Pull every line that holds the word "imported" from the entries.
++++++++++++++++++++
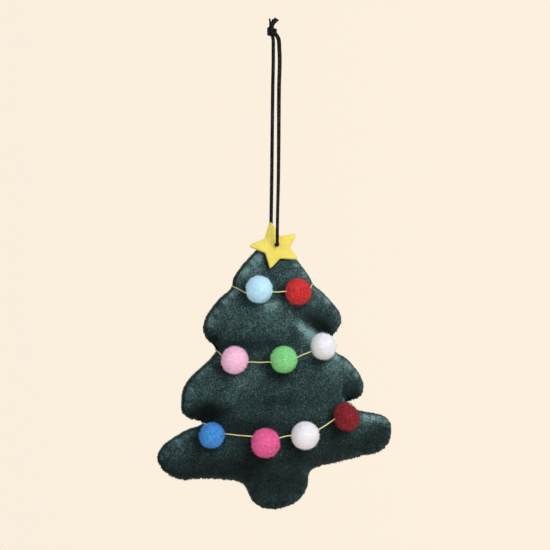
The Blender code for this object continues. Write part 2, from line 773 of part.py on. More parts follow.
def make_cord_knot(parent):
    """The overhand knot on the loop's crown that holds both strands."""
    centre = Vector((KNOT_X, 0, KNOT_HEIGHT))
    upright = Matrix.Rotation(math.pi / 2, 3, "X")
    name, stuff = "cord_knot", black_cord()
    make_knot(name, centre, KNOT_RADIUS, upright, KNOT_STEPS, stuff, (0, 0, 0), parent)


def make_tails(parent):
    """The two cut ends above the knot."""
    top = KNOT_HEIGHT + KNOT_RADIUS
    for name, side in (("cord_tail_left", -1), ("cord_tail_right", 1)):
        route = [
            (KNOT_X + side * CORD_DIAMETER * 0.65, 0, top),
            (KNOT_X + side * CORD_DIAMETER * 0.95, 0, top + CORD_DIAMETER),
            (KNOT_X + side * CORD_DIAMETER * 2.1, 0, top + CORD_DIAMETER * 2.4),
        ]
        line = smooth_through(route, CORD_DIAMETER)
        cord_object(name, line, CORD_DIAMETER, black_cord(), (0, 0, 0), parent)


def skin_search(side, sheet):
    """A search tree over one outer surface of the velvet."""
    skin, _, facing = tree_skin(side, sheet)
    return BVHTree.FromPolygons([Vector(p) for p in skin], facing.tolist())


def build():
    """Makes every piece in place."""
    clear_scene()
    loop = smooth_through([tree_place(*p) for p in OUTLINE_SHARES], TRIM_SPACING, True)
    hole_at = np.array([CORD_X, -LOOP_DROP])
    sheet = flat_mesh(loop, hole_at, HOLE_RADIUS, FIRST_RING, SURFACE_SPACING)
    front_tree, back_tree = skin_search(-1, sheet), skin_search(1, sheet)
    loop_top = axis_empty("loop_crown", (0, 0, 0))
    twist = axis_empty("twist_axis", CORD_HOLE, loop_top)
    swing = axis_empty("swing_axis", CORD_HOLE, twist)
    make_panel("front_panel", -1, sheet, swing)
    make_panel("back_panel", 1, sheet, swing)
    make_stuffing(sheet, swing)
    make_seam_thread(loop, swing)
    make_closing_stitches(loop, swing)
    star_at = make_star(front_tree, swing)
    for row in GARLAND_SHARES:
        make_garland(row, front_tree, back_tree, swing)
    make_cord_through(star_at, twist)
    front, back = cord_ends(star_at)
    make_strand("cord_front", -1, front, loop_top)
    make_strand("cord_rear", 1, back, loop_top)
    make_cord_knot(loop_top)
    make_tails(loop_top)


build()
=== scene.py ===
# %% [markdown]
# # A stuffed velvet Christmas tree with nine pom poms
# The tree hangs from a loop of black cord. It is two pieces of dark green velvet, sewn together
# round their edge, turned and stuffed. A felt star sits on its peak, and three gold threads
# carry the pom poms. Every soft piece here is worked out with arrays of numbers, because soft
# things have no flat faces or straight edges to start from. The working parts come first from
# the fixed frame, and each soft piece then takes the place of its plain solid.

# %% Tools and the fixed frame
import itertools
import json
import math

import bpy
import numpy as np
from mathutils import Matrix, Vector, geometry
from mathutils.bvhtree import BVHTree


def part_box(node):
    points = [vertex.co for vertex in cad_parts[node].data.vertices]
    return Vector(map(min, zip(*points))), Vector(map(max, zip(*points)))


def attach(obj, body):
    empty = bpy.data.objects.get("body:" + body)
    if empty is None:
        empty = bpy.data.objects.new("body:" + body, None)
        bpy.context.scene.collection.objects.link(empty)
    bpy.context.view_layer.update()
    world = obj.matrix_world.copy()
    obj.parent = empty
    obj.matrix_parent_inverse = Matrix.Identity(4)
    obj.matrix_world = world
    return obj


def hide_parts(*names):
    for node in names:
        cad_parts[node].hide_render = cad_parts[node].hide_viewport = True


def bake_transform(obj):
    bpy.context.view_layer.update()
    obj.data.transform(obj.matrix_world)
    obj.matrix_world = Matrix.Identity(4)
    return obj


MM = 0.001
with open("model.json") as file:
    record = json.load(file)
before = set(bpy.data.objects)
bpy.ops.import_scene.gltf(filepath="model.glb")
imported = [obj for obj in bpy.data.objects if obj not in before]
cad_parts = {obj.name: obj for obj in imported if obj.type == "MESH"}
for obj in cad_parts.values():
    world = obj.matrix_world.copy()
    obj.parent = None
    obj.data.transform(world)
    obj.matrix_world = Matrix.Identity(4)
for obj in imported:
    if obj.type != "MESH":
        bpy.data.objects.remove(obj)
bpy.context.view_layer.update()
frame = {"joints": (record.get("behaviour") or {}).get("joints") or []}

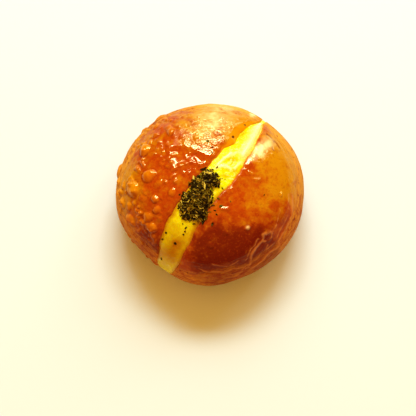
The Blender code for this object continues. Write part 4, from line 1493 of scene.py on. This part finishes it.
++++++++++++++++++++
• Output below
imported = [obj for obj in bpy.data.objects if obj not in before]
cad_parts = {obj.name: obj for obj in imported if obj.type == "MESH"}
for obj in imported:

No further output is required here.